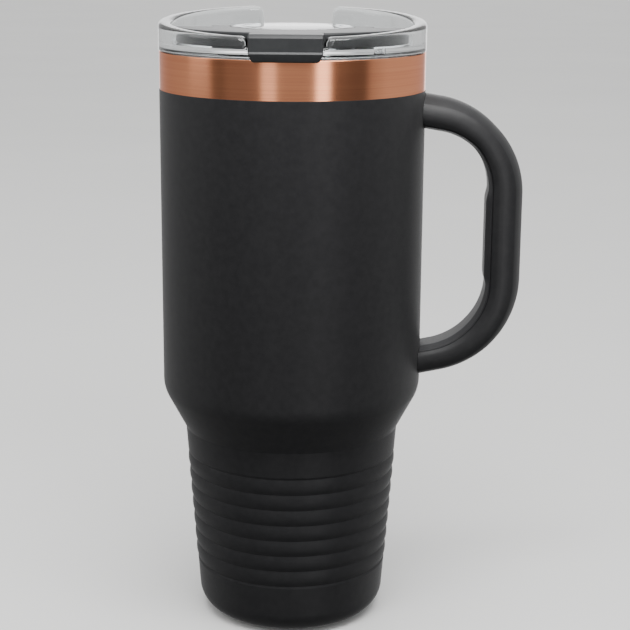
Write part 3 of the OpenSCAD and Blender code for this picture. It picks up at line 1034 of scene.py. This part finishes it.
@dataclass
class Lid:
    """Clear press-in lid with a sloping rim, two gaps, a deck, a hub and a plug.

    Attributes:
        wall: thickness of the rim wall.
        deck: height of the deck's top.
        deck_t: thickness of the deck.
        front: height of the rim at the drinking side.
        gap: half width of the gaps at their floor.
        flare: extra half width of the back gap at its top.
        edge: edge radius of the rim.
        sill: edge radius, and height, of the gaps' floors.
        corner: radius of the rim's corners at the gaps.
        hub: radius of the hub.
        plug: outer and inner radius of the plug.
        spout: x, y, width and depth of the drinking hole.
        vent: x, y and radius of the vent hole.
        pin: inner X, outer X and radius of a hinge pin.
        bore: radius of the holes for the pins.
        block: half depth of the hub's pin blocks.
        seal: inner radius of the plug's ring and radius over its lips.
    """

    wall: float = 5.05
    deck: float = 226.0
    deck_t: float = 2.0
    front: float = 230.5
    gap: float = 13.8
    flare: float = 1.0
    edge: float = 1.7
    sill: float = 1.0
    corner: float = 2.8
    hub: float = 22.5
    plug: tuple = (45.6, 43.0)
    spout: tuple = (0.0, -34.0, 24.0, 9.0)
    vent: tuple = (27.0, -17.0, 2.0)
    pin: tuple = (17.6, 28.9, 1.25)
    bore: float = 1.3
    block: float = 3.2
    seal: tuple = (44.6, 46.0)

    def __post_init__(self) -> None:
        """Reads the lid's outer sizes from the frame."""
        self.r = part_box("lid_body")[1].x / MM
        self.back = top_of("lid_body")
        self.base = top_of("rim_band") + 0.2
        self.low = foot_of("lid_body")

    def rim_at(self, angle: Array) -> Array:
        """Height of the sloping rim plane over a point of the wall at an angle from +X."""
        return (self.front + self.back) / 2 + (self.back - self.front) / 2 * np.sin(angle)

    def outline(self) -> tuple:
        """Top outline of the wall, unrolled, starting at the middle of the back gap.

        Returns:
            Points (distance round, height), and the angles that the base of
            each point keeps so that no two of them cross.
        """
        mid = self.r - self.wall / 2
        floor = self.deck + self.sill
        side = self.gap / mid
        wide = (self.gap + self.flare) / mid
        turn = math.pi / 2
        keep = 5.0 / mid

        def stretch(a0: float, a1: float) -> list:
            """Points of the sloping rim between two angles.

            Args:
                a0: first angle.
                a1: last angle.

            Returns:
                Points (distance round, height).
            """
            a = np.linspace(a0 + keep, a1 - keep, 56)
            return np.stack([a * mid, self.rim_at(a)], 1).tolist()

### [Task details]
Please write out the material word for word from its first line through the line holding "seal: tuple = (44.6, 46.0)", including both, and no line past it.

### [Answer to the problem]
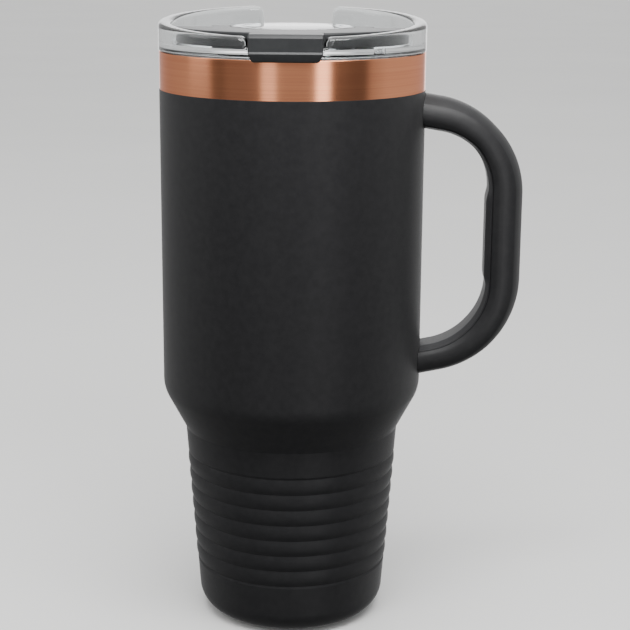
Write part 3 of the OpenSCAD and Blender code for this picture. It picks up at line 1034 of scene.py. This part finishes it.
@dataclass
class Lid:
    """Clear press-in lid with a sloping rim, two gaps, a deck, a hub and a plug.

    Attributes:
        wall: thickness of the rim wall.
        deck: height of the deck's top.
        deck_t: thickness of the deck.
        front: height of the rim at the drinking side.
        gap: half width of the gaps at their floor.
        flare: extra half width of the back gap at its top.
        edge: edge radius of the rim.
        sill: edge radius, and height, of the gaps' floors.
        corner: radius of the rim's corners at the gaps.
        hub: radius of the hub.
        plug: outer and inner radius of the plug.
        spout: x, y, width and depth of the drinking hole.
        vent: x, y and radius of the vent hole.
        pin: inner X, outer X and radius of a hinge pin.
        bore: radius of the holes for the pins.
        block: half depth of the hub's pin blocks.
        seal: inner radius of the plug's ring and radius over its lips.
    """

    wall: float = 5.05
    deck: float = 226.0
    deck_t: float = 2.0
    front: float = 230.5
    gap: float = 13.8
    flare: float = 1.0
    edge: float = 1.7
    sill: float = 1.0
    corner: float = 2.8
    hub: float = 22.5
    plug: tuple = (45.6, 43.0)
    spout: tuple = (0.0, -34.0, 24.0, 9.0)
    vent: tuple = (27.0, -17.0, 2.0)
    pin: tuple = (17.6, 28.9, 1.25)
    bore: float = 1.3
    block: float = 3.2
    seal: tuple = (44.6, 46.0)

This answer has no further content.